Going to them first is the thing to do.
Reach out directly
"I've noticed you've been quieter than usual and I wanted to check in. How are you doing?" is a message that does several things at once: it tells the person you noticed, that you're paying attention, and that you care enough to ask directly. For someone who has gone quiet because they're struggling, that message landing can feel like a lifeline.
Don't make the check-in complicated. A simple, warm message that opens the door is enough. You're not committing them to anything. You're just making contact and making it clear that the door is open.
Make it easy to respond honestly
"How are you?" can feel like a question that expects a social answer — "fine, busy, good!" If you want to know how they're actually doing, make that clear. "I'm asking because I've been a little worried about you, not just as a general check-in" signals that you're ready to hear the real answer if they want to give it.
Also make it easy to respond briefly. "Even a one-word reply is fine — I just wanted you to know I was thinking about you" removes the obligation to write a full update. People who are struggling often don't respond to messages because they feel they owe a real reply and don't have the capacity for one. Give them permission to respond in whatever way they can manage.
If they say they're fine when they're not
Some people say they're fine by habit, especially if they've been taught that admitting struggle is a burden on others. You can gently push past that once. "I'm glad you're okay. I've just noticed you seem less like yourself lately and wanted to make sure." That gives them one more opening without pressuring them into an honesty they're not ready for.
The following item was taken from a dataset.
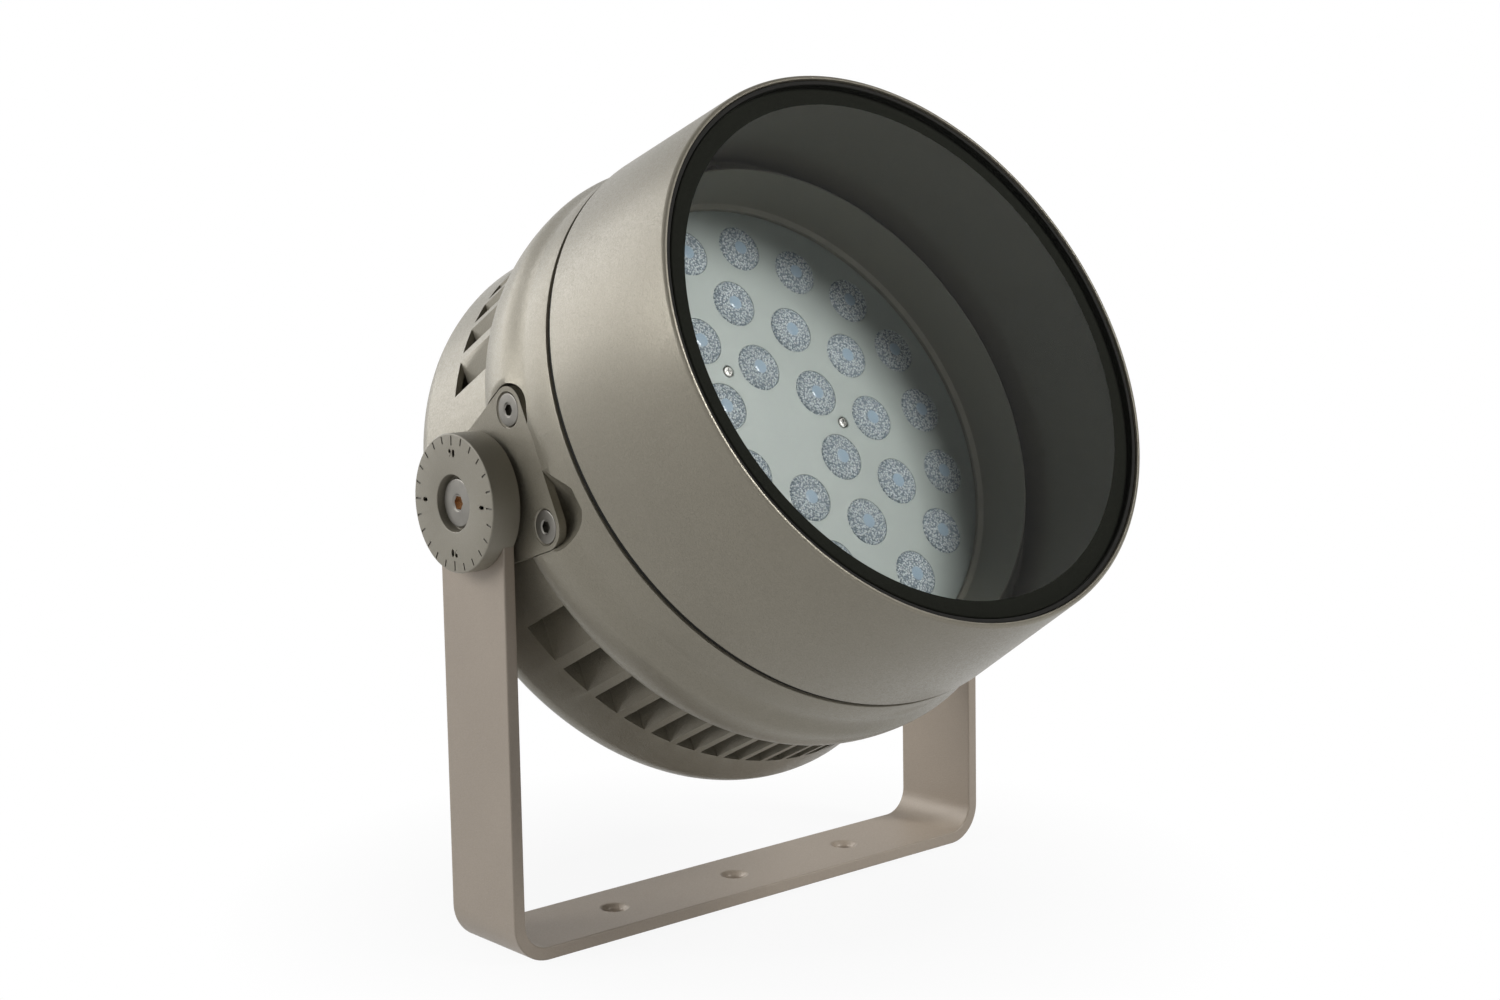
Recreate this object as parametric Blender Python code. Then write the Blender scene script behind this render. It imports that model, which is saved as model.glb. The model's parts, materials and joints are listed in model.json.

After that, let it go for the moment. You've made the opening. They know it's there. Some people need more time before they're ready to step through it, and you pushing harder won't speed that up.
The people who notice when someone goes quiet and do something about it are rare. Most people wait to be reached out to, or assume the silence means the person wants to be left alone. Very often it means the opposite. Being the friend who reaches in rather than waiting is one of the more significant things you can do for someone you care about.